There are a few ideas that might help: 1) Bootstrap as long as you can - get your product as close to revenue generation as possible before accepting (more) money 2) Don’t underestimate future product development time 3) Plan in the time to explore revenue model implementations, and prepare data/business intelligence tools to do so systematically 4) When looking for money, make sure the amount will get you to the next phase of growth. Looking for money mid-phase is the root of many hairs.
You may be thinking “I though this post was all about being small. There’s more here than small-ness…”

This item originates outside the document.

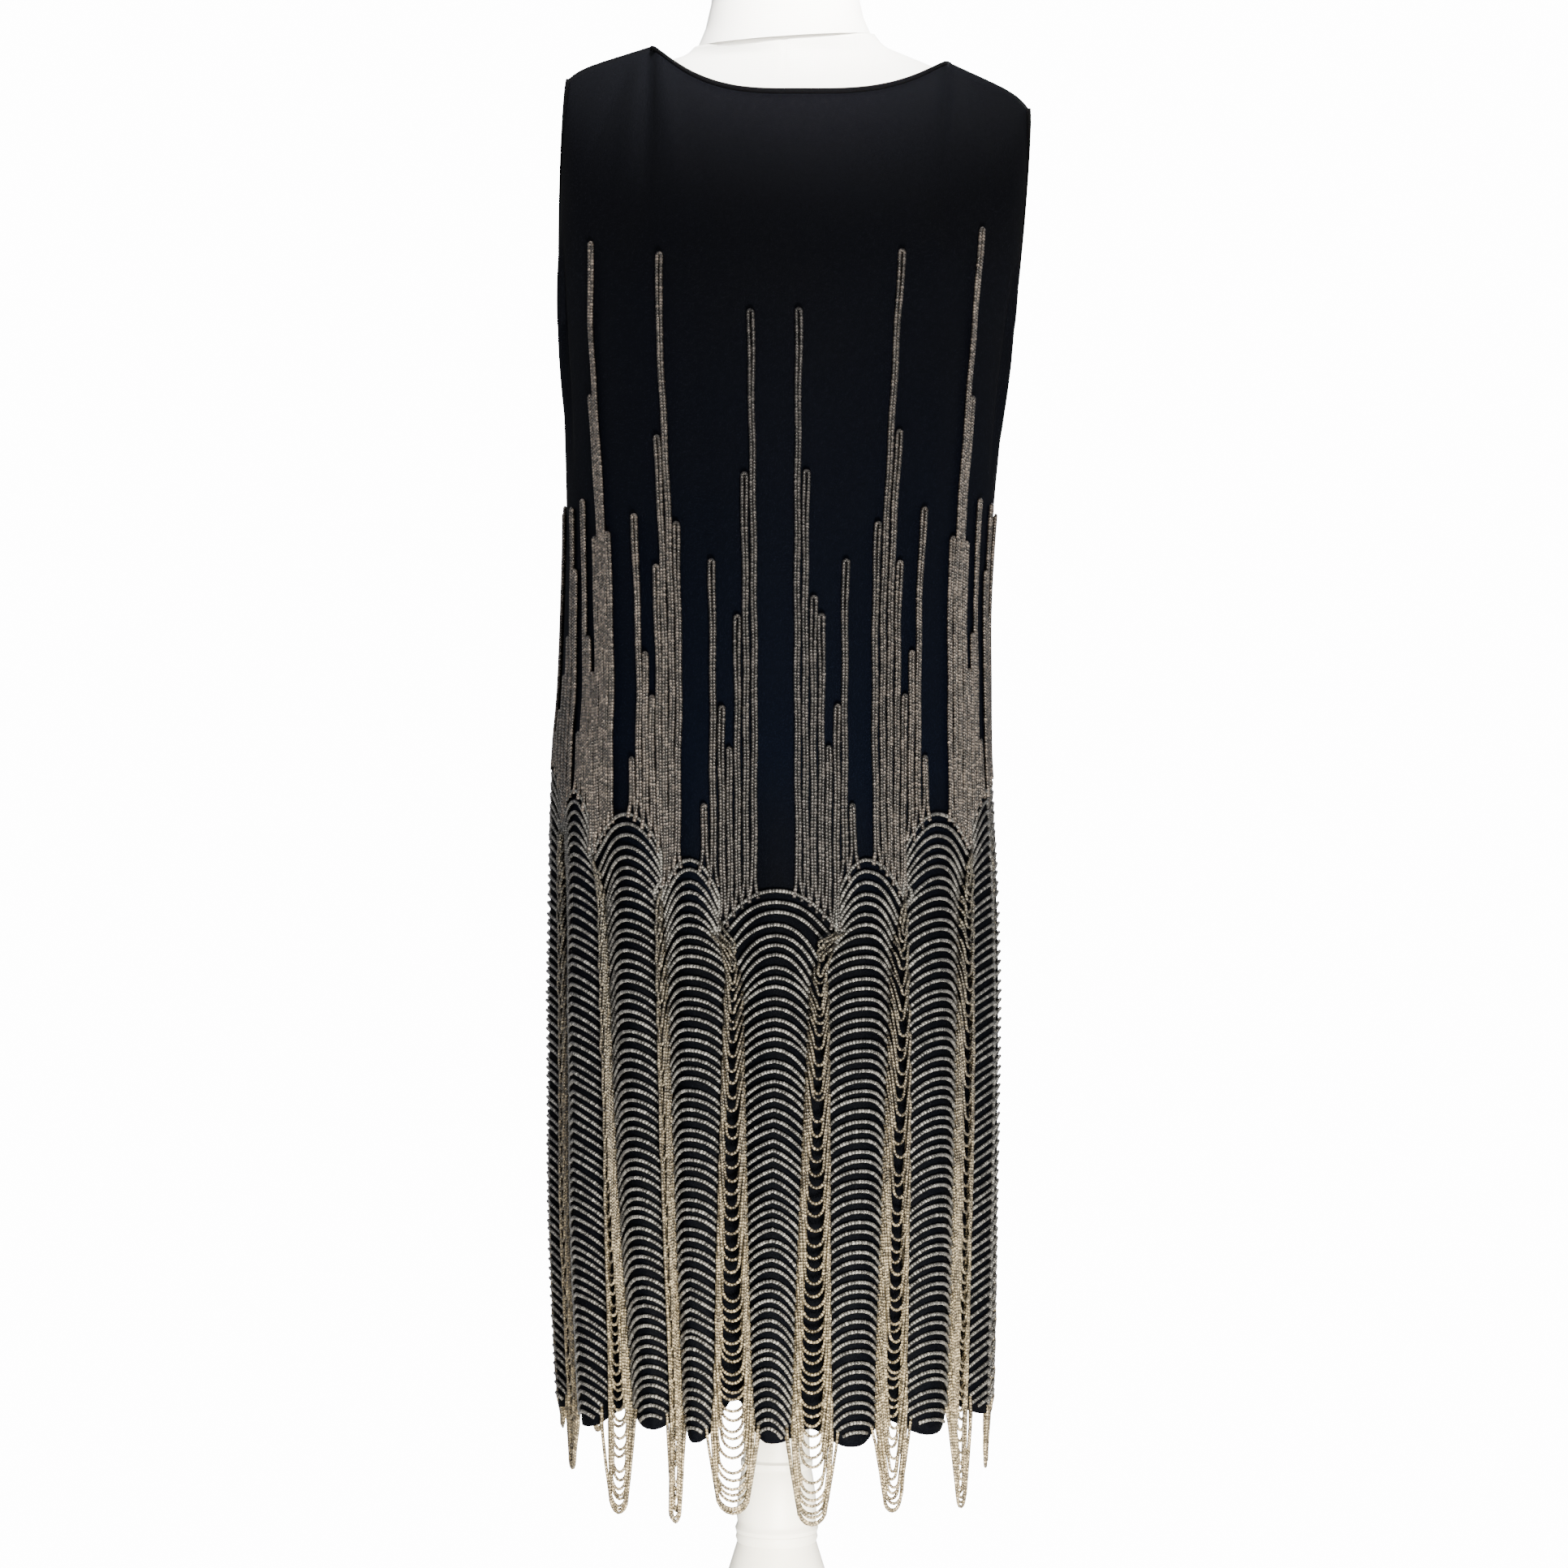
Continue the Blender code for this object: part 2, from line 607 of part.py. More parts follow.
# ---- the dress form and its stand ----
def add_loft(name, rings, material):
    """A closed solid through rings of equal count, the first one lowest."""
    count = len(rings[0])
    corners = [corner for ring in rings for corner in ring]
    faces = [list(reversed(range(count)))]
    for row in range(len(rings) - 1):
        low, high = row * count, (row + 1) * count
        for i in range(count):
            j = (i + 1) % count
            faces.append([low + i, low + j, high + j, high + i])
    faces.append([(len(rings) - 1) * count + i for i in range(count)])
    thing = add_object(name, corners, faces, material)
    thing.data.shade_smooth()
    thing.data.set_sharp_from_angle(angle=math.radians(40))
    return thing


def tilted(point):
    """Raise the neck's seam towards the right and the back."""
    if point.z > NECK_TILT_FROM:
        share = min((point.z - NECK_TILT_FROM) / NECK_TILT_OVER, 1.0)
        fade = min(max((NECK_LEAN_TOP - point.z) / NECK_LEAN_FADE, 0.0), 1.0)
        point.z += (NECK_TILT * (point.x - FORM_X) + NECK_LEAN * point.y * fade) * share
    return point


def add_torso(material):
    rings = []
    for row in FORM_ROWS:
        ring = []
        for i in range(ROUND_SEGMENTS):
            turn = 2 * math.pi * i / ROUND_SEGMENTS
            across, along = math.cos(turn), math.sin(turn)
            depth = row.back if along > 0 else row.front
            x = math.copysign(abs(across) ** (2 / row.power), across) * row.half_width
            y = math.copysign(abs(along) ** (2 / row.power), along) * depth
            ring.append(tilted(Vector((FORM_X + x, y, row.height))))
        rings.append(ring)
    add_loft("form_torso", rings, material)


def add_turned(name, profile, centre_x, material, oval=1.0):
    rings = []
    for radius, height in profile:
        ring = []
        for i in range(ROUND_SEGMENTS):
            turn = 2 * math.pi * i / ROUND_SEGMENTS
            point = Vector((centre_x + radius * math.cos(turn), radius * oval * math.sin(turn), height))
            ring.append(tilted(point))
        rings.append(ring)
    add_loft(name, rings, material)


# ---- everything in its place ----
def add_dress(crepe, beads):
    flutes = panel_flutes()
    for side in ("front", "back"):
        lines = [Line(side, flute) for flute in flutes]
        add_panel(side, lines, crepe)
        add_bead_rows(side, lines, beads)
        add_neck_binding(side, flutes, lines, crepe)
        add_armhole_binding(side, f"armhole_binding_left_{side}", lines[0], lines[1], crepe)
        add_armhole_binding(side, f"armhole_binding_right_{side}", lines[-1], lines[-2], crepe)
        for number, table in enumerate(FRONT_COLUMNS, start=1):
            first = flutes.index(min(flutes, key=lambda flute: abs(flute - (table.flute - 1 / 3))))
            tops = [table.inner, table.second, table.third, table.outer]
            add_columns(side, f"{side}_bead_columns_right_{number}", lines[first:first + 5], tops, beads)
            last = len(lines) - first
            add_columns(side, f"{side}_bead_columns_left_{number}", lines[last - 5:last], tops[::-1], beads)
        tops = list(SIDE_COLUMN_TOPS)
        add_columns(side, f"{side}_bead_columns_right_side", lines[-3:], tops, beads)
        add_columns(side, f"{side}_bead_columns_left_side", lines[:3], tops[::-1], beads)
        for number, swag in enumerate(FRONT_SWAGS, start=1):
            add_swag(f"{side}_swag_{number}", side, swag, beads)
    add_swag("side_swag_right", "front", SIDE_SWAG, beads)
    add_swag("side_swag_left", "front", SIDE_SWAG._replace(flute=-SIDE_SWAG.flute), beads)


def add_form(cover, paint):
    add_torso(cover)
    add_turned("form_neck", NECK_PROFILE, FORM_X, cover, NECK_OVAL)
    add_turned("form_neck_cap", NECK_CAP_PROFILE, FORM_X, paint, NECK_OVAL)
    add_turned("stand_post", POST_PROFILE, AXIS_X, paint)
    add_turned("stand_foot", FOOT_PROFILE, AXIS_X, paint)


clear_scene()
black_crepe = make_material("black_crepe", (0.006, 0.006, 0.009), 0.75)
silver_beads = make_material("silver_beads", (0.33, 0.30, 0.25), 0.3)
form_cover = make_material("form_cover", (0.86, 0.84, 0.80), 0.8)
white_paint = make_material("white_paint", (0.88, 0.86, 0.82), 0.45)
add_dress(black_crepe, silver_beads)
add_form(form_cover, white_paint)
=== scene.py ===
import math
from collections import namedtuple

import bmesh
import bpy
import numpy as np
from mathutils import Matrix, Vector


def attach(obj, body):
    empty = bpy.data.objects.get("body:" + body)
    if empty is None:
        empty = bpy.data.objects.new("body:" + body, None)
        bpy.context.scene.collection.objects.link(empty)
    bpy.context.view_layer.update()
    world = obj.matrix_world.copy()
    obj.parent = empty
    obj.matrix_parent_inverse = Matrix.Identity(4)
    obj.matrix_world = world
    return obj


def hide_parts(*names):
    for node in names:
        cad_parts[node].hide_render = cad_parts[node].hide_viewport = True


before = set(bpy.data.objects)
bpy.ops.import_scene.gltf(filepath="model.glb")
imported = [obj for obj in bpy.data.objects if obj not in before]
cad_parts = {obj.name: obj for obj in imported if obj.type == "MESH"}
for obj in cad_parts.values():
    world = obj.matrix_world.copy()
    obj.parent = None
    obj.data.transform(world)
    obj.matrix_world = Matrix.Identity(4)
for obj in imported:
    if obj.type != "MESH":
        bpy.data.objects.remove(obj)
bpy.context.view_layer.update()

bpy.ops.object.select_all(action="DESELECT")
print("frame loaded,", len(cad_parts), "nodes")

# The worn cloth. The front faces -Y and +X is to the right. Each panel hangs in nine flutes,
# counted from its centre line: whole numbers are crests, halves the hollows between them.
dress = {
    "axisX": -0.0085,          # the stand's axis
    "seamFlute": 4.5,
    "lastCrest": 4,
    "hemHeight": 0.325,
    "hipHeight": 0.76,
    "bustHeight": 1.20,
    "underarm": 1.150,
    "fluteTop": 0.88,          # the flutes fade out above this
    "fluteFull": 0.62,
    "fluteDepth": 0.0058,
    "hemFluteDepth": 0.0072,
    "chestPower": 2.4,         # how late the chest curves in to the shoulder
    "armholeForward": 0.045,
    "archPowers": (1.3, 0.6),  # the armhole's bend forward, inside it and at its edge
    "shoulder": (0.78, 0.22, 8),       # its slope's straight share, its turned share and how late that turns
    "scallopPower": 1.4,
    "valleyDrop": 0.030,       # the beaded rows start this much lower in the hollows
    "sideDrop": 0.027,         # but no row falls further than this to its end
    "seamGap": 0.0003,
    "beadEdge": 4.49,          # no bead is sewn nearer to the side seam
}

clothSections = np.array([     # height, then the mean cloth's reach to the left, right, front and back
    (0.325, 0.1590, 0.1560, 0.140, 0.141),
    (0.474, 0.1665, 0.1600, 0.145, 0.146),
    (0.600, 0.1680, 0.1630, 0.147, 0.148),
    (0.720, 0.1690, 0.1635, 0.148, 0.150),
    (0.784, 0.1695, 0.1620, 0.147, 0.150),
    (0.834, 0.1680, 0.1610, 0.144, 0.148),
    (0.877, 0.1645, 0.1610, 0.140, 0.144),
    (0.940, 0.1620, 0.1610, 0.135, 0.136),
    (1.000, 0.1605, 0.1645, 0.131, 0.127),
    (1.060, 0.1615, 0.1700, 0.129, 0.119),
    (1.150, 0.1645, 0.1790, 0.128, 0.112),
])

Crest = namedtuple("Crest", "flute bust hip hem rowsTop hemHeight")
crests = np.array([            # angles at three heights, then where the beaded rows begin and end
    Crest(-4.5, -90.0, -90.0, -90.0, 0.822, 0.345),
    Crest(-4, -84.0, -83.0, -84.0, 0.822, 0.332),
    Crest(-3, -70.0, -60.0, -59.0, 0.800, 0.328),
    Crest(-2, -48.0, -39.0, -33.0, 0.783, 0.334),
    Crest(-1, -24.5, -21.0, -21.0, 0.750, 0.327),
    Crest(0, -0.5, 0.0, -1.3, 0.728, 0.328),
    Crest(1, 23.5, 22.5, 20.0, 0.750, 0.324),
    Crest(2, 47.5, 45.0, 44.5, 0.783, 0.327),
    Crest(3, 69.0, 74.0, 76.0, 0.800, 0.331),
    Crest(4, 84.5, 85.5, 86.5, 0.815, 0.333),
    Crest(4.5, 90.0, 90.0, 90.0, 0.815, 0.345),
])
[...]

Yes and no. Follow me on this… If you can cover the five points above, you have a very simple, clean and small conversation. It might go like this:
“I have a company with product (X) that appeals to (Y%) of the people online today, all of whom can’t get (Z) done without my product. We’ve already got (M) thousand users, growing at a rate of (O%) per month organically. As soon as we get to (P) thousand users we will launch our licensing and subscription model which should allow us to break even in (Q) quarters. At that point we will have a good market position, but might entertain offers. We’ve bootstrapped to this point with a seed round and I’m currently looking for a round of ($A) which will see us through revenue trials. Do you want in?”
It seems like a lot, but the above paragraph includes all of the key strategic, product, operating and funding information anyone needs for cursory evaluation. It’s the elevator pitch - 100 powerpoint slides in a single breath.
Maybe a long breath… but the point stands. If you can talk confidently about your business in those terms, your likelihood of achieving the support you want is greatly improved.